Potet states that the damage from such negligence can extend beyond serious reputational consequences and lead to civil litigation.

"Within the framework of a discretionary management mandate, placing tax-unsuitable products without considering the client's country of residence exposes the bank to civil risk. A client who suffers significant tax damage may well demand a reimbursement of fees. They could also take legal action against the bank, including from abroad, according to the Lugano Convention," he says.

An opportunity to stand out
Beyond the risks, tax-suitable wealth management presents a significant opportunity to distinguish oneself with an increasingly tax-aware international high-net-worth clientele.

"Offering tax-suitable management is an additional service that demonstrates increased personalisation of the offering," says Potet. "In a context where switching banks is relatively easy, integrating the tax dimension is a considerable competitive advantage."

Demonstrating a thorough understanding of international tax issues and proposing investment solutions optimised accordingly makes it possible to attract and retain demanding clients.

The most compelling marketing argument is the direct impact on after-tax portfolio performance. While an investment may show attractive gross performance, client satisfaction will be significantly diminished if its tax treatment proves cumbersome and costly in their jurisdiction.

By integrating rigorous tax analysis from the asset selection phase, managers can improve after-tax returns. They thus offer tangible added value that goes beyond simple asset allocation.

Tax advice vs tax integration
Swiss wealth managers have often been reluctant to venture into the slippery slope of direct tax advice. They have limited themselves to managing portfolios, referring tax questions to tax specialists. Contrary to a common misconception, however, integrating tax-suitable management does not necessarily mean becoming a tax expert in every jurisdiction.

According to Potet, "the integration of taxation into the investment process is not tax advice, but an essential consideration of the client's jurisdiction."

Some large Swiss banks have already recognised this necessity and have integrated alert systems or tax ratings into their internal tools. However, this approach remains too rare and rudimentary.

Potet notes, "today, there are tools available that allow for the mapping of the tax impact of a type of product or specific products based on the client's country. These solutions can be integrated into existing portfolio management systems, thus offering valuable assistance to managers."

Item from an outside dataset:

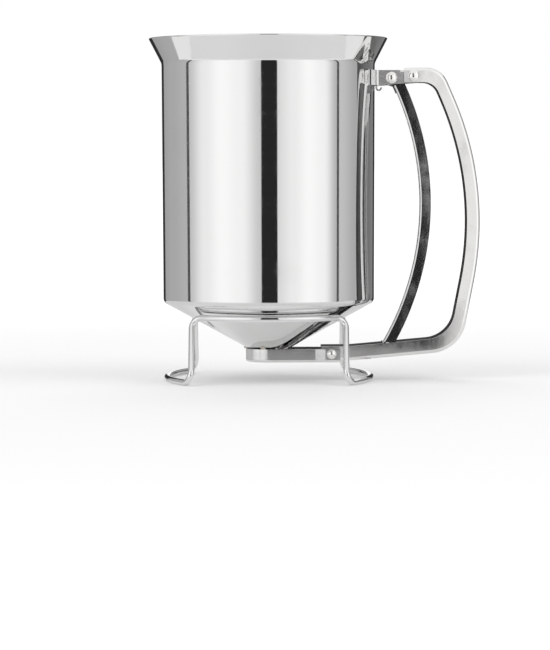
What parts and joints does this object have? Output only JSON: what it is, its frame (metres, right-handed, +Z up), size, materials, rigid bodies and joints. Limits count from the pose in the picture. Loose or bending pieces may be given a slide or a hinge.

The company Potet heads, BRP Tax, also offers country-specific tax guides that make it possible to assess the tax impact of financial instruments based on the client's residence.

Thanks to its partnership with Indigita, the Croesus Central solution allows for the consideration of this tax data within a much broader process of portfolio personalisation. It then becomes just as easy to integrate tax aspects as all other aspects in creating a portfolio that meets regulatory requirements, as well as the financial goals and needs of each investor.

Risks

  • Commercial risk - Client dissatisfaction, potentially leading to mandate termination or fee negotiation.
  • Civil risk (litigation) - Possibility for clients to demand fee reimbursement or initiate legal action.
  • Reputational risk - Damage to the bank's reputation if perceived as negligent.
  • Regulatory risk - There is increasing pressure related to investor protection regulations.
  • Opportunities - Compelling marketing argument. The direct impact on after-tax performance is a powerful marketing tool to attract new clients.
  • Differentiation in a competitive market - Stand out and attract an increasingly tax-aware international ultra-high-net-worth and high-net-worth clientele.
  • After-tax portfolio performance - By integrating rigorous tax analysis, managers can improve net returns for their clients, offering tangible added value.
  • Client retention - Demonstrating a thorough understanding of international tax issues and offering optimised solutions strengthens relationships with existing clients.
  • Additional service and personalisation - Tax-suitable management is perceived as a value-added service that demonstrates personalisation of the offering, an advantage in a context where switching financial institution is easy.